DIRECTIVE: Print out the material that follows word for word.

Some records:
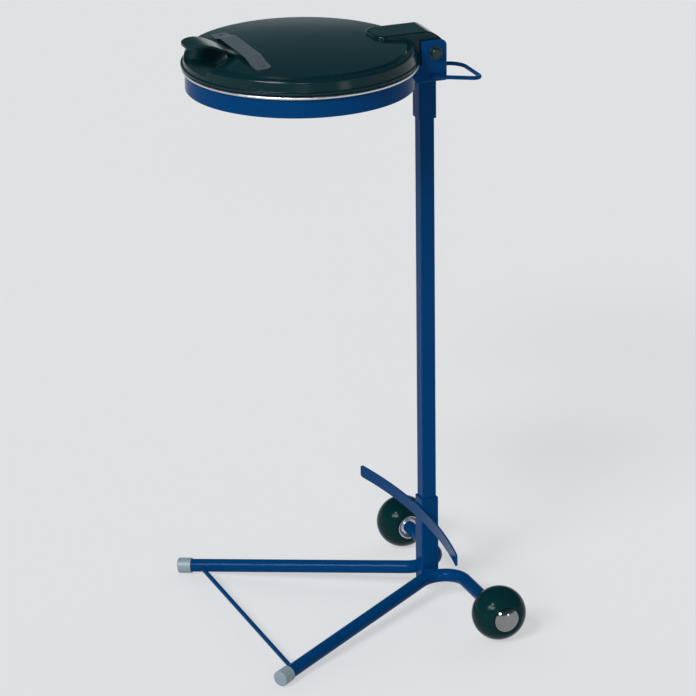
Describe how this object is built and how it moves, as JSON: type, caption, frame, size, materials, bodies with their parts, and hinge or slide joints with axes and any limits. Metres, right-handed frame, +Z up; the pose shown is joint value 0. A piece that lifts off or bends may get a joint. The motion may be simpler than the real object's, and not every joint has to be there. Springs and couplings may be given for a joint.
{
  "type": "waste sack stand",
  "caption": "Wheeled tubular steel stand with a square post, a ring that holds a waste sack and a hinged moulded lid.",
  "frame": {"origin": "middle of the whole plan, on the floor", "axes": "+X along the wheels' axle to the stand's right, -Y to the front where the lid's grip is, +Z up"},
  "size_m": [0.5494, 0.5262, 1.0756],
  "materials": {
    "blue_paint": "glossy dark blue powder paint",
    "lid_plastic": "black, slightly glossy moulding",
    "strap_plastic": "dark grey, satin",
    "black_cap_plastic": "black, satin",
    "grey_plastic": "blue-grey, satin",
    "wheel_rubber": "black, slightly worn",
    "chrome": "bright chrome plating",
    "zinc_steel": "bright zinc plating"
  },
  "bodies": {
    "stand": {"axle_left": "zinc_steel", "axle_right": "zinc_steel", "base_tube_left": "blue_paint", "base_tube_right": "blue_paint", "bolt_caps": "black_cap_plastic", "bolt_washers": "zinc_steel", "bow_bar": "blue_paint", "brace_rod": "blue_paint", "clamp_ring": "zinc_steel", "cup_washer_left": "chrome", "cup_washer_right": "chrome", "foot_cap_left": "grey_plastic", "foot_cap_right": "grey_plastic", "hinge_bolt": "zinc_steel", "hinge_bracket": "blue_paint", "hinge_nut": "zinc_steel", "hub_cap_left": "chrome", "hub_cap_right": "chrome", "lower_sleeve": "blue_paint", "post": "blue_paint", "post_screws": "zinc_steel", "rear_handle": "blue_paint", "ring_band": "blue_paint", "upper_sleeve": "blue_paint"},
    "lid": {"lid": "lid_plastic", "lid_strap": "strap_plastic", "strap_rivets": "strap_plastic"},
    "wheel_right": {"wheel_right": "wheel_rubber"},
    "wheel_left": {"wheel_left": "wheel_rubber"}
  },
  "joints": [
    {"name": "lid_hinge", "type": "hinge", "parent": "stand", "child": "lid", "pos_m": [0, 0.1749, 1.0175], "axis": [-1, 0, 0], "range_deg": [0, 100]},
    {"name": "wheel_right_spin", "type": "hinge", "parent": "stand", "child": "wheel_right", "pos_m": [0.224, 0.2134, 0.048], "axis": [1, 0, 0], "continuous": true},
    {"name": "wheel_left_spin", "type": "hinge", "parent": "stand", "child": "wheel_left", "pos_m": [-0.224, 0.2134, 0.048], "axis": [1, 0, 0], "continuous": true}
  ]
}
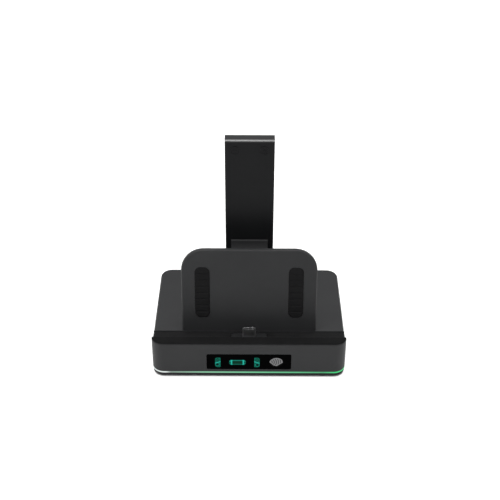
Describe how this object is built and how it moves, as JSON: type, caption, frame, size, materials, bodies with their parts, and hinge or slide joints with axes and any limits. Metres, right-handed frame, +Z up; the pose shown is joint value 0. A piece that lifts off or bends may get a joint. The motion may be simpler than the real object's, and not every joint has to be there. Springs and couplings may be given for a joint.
{
  "type": "charging dock",
  "caption": "Charging dock with a leaning slot and plug, a display window, a glowing strip, a backrest and a rear column with rails on both sides.",
  "frame": {"origin": "middle of the dock's footprint, on the surface that its feet stand on", "axes": "+Z up, +X to the right seen from the front, and the front with the display window looks along -Y"},
  "size_m": [0.12, 0.09, 0.137],
  "materials": {
    "housing": "fine matt moulded, dark grey",
    "column": "fine matt moulded, near black",
    "soft_black": "matt silicone",
    "lens": "polished black",
    "light_strip": "frosted translucent, lit from inside",
    "icon_teal": "translucent print, lit from inside",
    "icon_dark": "translucent print, dimly lit",
    "icon_grey": "grey print",
    "board": "circuit board",
    "connector_pale": "moulded connector",
    "lamp": "lamp body",
    "steel": "plated steel",
    "contact_gold": "gold plated contacts"
  },
  "bodies": {
    "root": {"base_shell": "housing", "bottom_plate": "column", "feet": "soft_black", "base_screws": "steel", "light_guide": "light_strip", "light_board": "board", "strip_lamps": "lamp", "lip_cap": "soft_black", "slot_pad": "soft_black", "display_lens": "lens", "icon_left": "icon_teal", "icon_long": "icon_teal", "icon_field": "icon_dark", "icon_right": "icon_teal", "icon_leaf": "icon_grey", "display_mask": "column", "display_board": "board", "display_header": "connector_pale", "main_board": "board", "board_chips": "column", "board_screws": "steel", "ballast_bars": "steel", "inlet_shell": "steel", "inlet_tongue": "column", "plug_carrier": "column", "plug_shell": "steel", "plug_insert": "column", "plug_riser": "board", "backrest": "housing", "backrest_pads": "soft_black", "backrest_screws": "steel", "column_front": "column", "column_rear": "column", "column_board": "board", "column_header": "connector_pale", "column_screws": "steel", "link_left": "column", "link_right": "column", "contacts_left": "contact_gold", "contacts_right": "contact_gold", "rail_magnets": "steel"}
  },
  "joints": []
}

ANSWER TO THE EXERCISE:
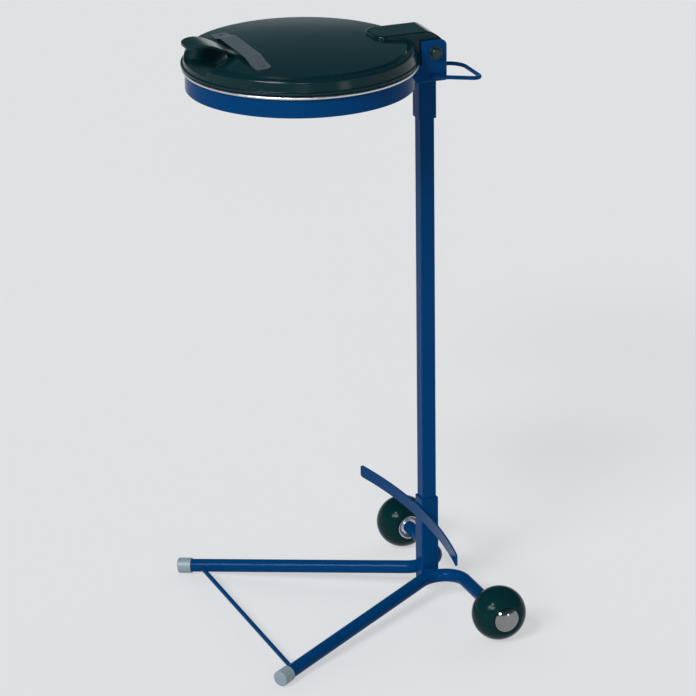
Describe how this object is built and how it moves, as JSON: type, caption, frame, size, materials, bodies with their parts, and hinge or slide joints with axes and any limits. Metres, right-handed frame, +Z up; the pose shown is joint value 0. A piece that lifts off or bends may get a joint. The motion may be simpler than the real object's, and not every joint has to be there. Springs and couplings may be given for a joint.
{
  "type": "waste sack stand",
  "caption": "Wheeled tubular steel stand with a square post, a ring that holds a waste sack and a hinged moulded lid.",
  "frame": {"origin": "middle of the whole plan, on the floor", "axes": "+X along the wheels' axle to the stand's right, -Y to the front where the lid's grip is, +Z up"},
  "size_m": [0.5494, 0.5262, 1.0756],
  "materials": {
    "blue_paint": "glossy dark blue powder paint",
    "lid_plastic": "black, slightly glossy moulding",
    "strap_plastic": "dark grey, satin",
    "black_cap_plastic": "black, satin",
    "grey_plastic": "blue-grey, satin",
    "wheel_rubber": "black, slightly worn",
    "chrome": "bright chrome plating",
    "zinc_steel": "bright zinc plating"
  },
  "bodies": {
    "stand": {"axle_left": "zinc_steel", "axle_right": "zinc_steel", "base_tube_left": "blue_paint", "base_tube_right": "blue_paint", "bolt_caps": "black_cap_plastic", "bolt_washers": "zinc_steel", "bow_bar": "blue_paint", "brace_rod": "blue_paint", "clamp_ring": "zinc_steel", "cup_washer_left": "chrome", "cup_washer_right": "chrome", "foot_cap_left": "grey_plastic", "foot_cap_right": "grey_plastic", "hinge_bolt": "zinc_steel", "hinge_bracket": "blue_paint", "hinge_nut": "zinc_steel", "hub_cap_left": "chrome", "hub_cap_right": "chrome", "lower_sleeve": "blue_paint", "post": "blue_paint", "post_screws": "zinc_steel", "rear_handle": "blue_paint", "ring_band": "blue_paint", "upper_sleeve": "blue_paint"},
    "lid": {"lid": "lid_plastic", "lid_strap": "strap_plastic", "strap_rivets": "strap_plastic"},
    "wheel_right": {"wheel_right": "wheel_rubber"},
    "wheel_left": {"wheel_left": "wheel_rubber"}
  },
  "joints": [
    {"name": "lid_hinge", "type": "hinge", "parent": "stand", "child": "lid", "pos_m": [0, 0.1749, 1.0175], "axis": [-1, 0, 0], "range_deg": [0, 100]},
    {"name": "wheel_right_spin", "type": "hinge", "parent": "stand", "child": "wheel_right", "pos_m": [0.224, 0.2134, 0.048], "axis": [1, 0, 0], "continuous": true},
    {"name": "wheel_left_spin", "type": "hinge", "parent": "stand", "child": "wheel_left", "pos_m": [-0.224, 0.2134, 0.048], "axis": [1, 0, 0], "continuous": true}
  ]
}
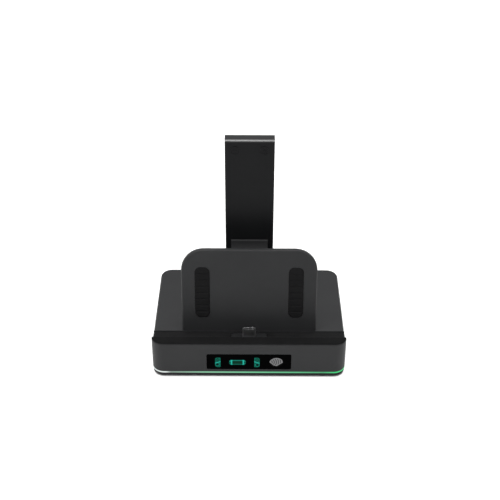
Describe how this object is built and how it moves, as JSON: type, caption, frame, size, materials, bodies with their parts, and hinge or slide joints with axes and any limits. Metres, right-handed frame, +Z up; the pose shown is joint value 0. A piece that lifts off or bends may get a joint. The motion may be simpler than the real object's, and not every joint has to be there. Springs and couplings may be given for a joint.
{
  "type": "charging dock",
  "caption": "Charging dock with a leaning slot and plug, a display window, a glowing strip, a backrest and a rear column with rails on both sides.",
  "frame": {"origin": "middle of the dock's footprint, on the surface that its feet stand on", "axes": "+Z up, +X to the right seen from the front, and the front with the display window looks along -Y"},
  "size_m": [0.12, 0.09, 0.137],
  "materials": {
    "housing": "fine matt moulded, dark grey",
    "column": "fine matt moulded, near black",
    "soft_black": "matt silicone",
    "lens": "polished black",
    "light_strip": "frosted translucent, lit from inside",
    "icon_teal": "translucent print, lit from inside",
    "icon_dark": "translucent print, dimly lit",
    "icon_grey": "grey print",
    "board": "circuit board",
    "connector_pale": "moulded connector",
    "lamp": "lamp body",
    "steel": "plated steel",
    "contact_gold": "gold plated contacts"
  },
  "bodies": {
    "root": {"base_shell": "housing", "bottom_plate": "column", "feet": "soft_black", "base_screws": "steel", "light_guide": "light_strip", "light_board": "board", "strip_lamps": "lamp", "lip_cap": "soft_black", "slot_pad": "soft_black", "display_lens": "lens", "icon_left": "icon_teal", "icon_long": "icon_teal", "icon_field": "icon_dark", "icon_right": "icon_teal", "icon_leaf": "icon_grey", "display_mask": "column", "display_board": "board", "display_header": "connector_pale", "main_board": "board", "board_chips": "column", "board_screws": "steel", "ballast_bars": "steel", "inlet_shell": "steel", "inlet_tongue": "column", "plug_carrier": "column", "plug_shell": "steel", "plug_insert": "column", "plug_riser": "board", "backrest": "housing", "backrest_pads": "soft_black", "backrest_screws": "steel", "column_front": "column", "column_rear": "column", "column_board": "board", "column_header": "connector_pale", "column_screws": "steel", "link_left": "column", "link_right": "column", "contacts_left": "contact_gold", "contacts_right": "contact_gold", "rail_magnets": "steel"}
  },
  "joints": []
}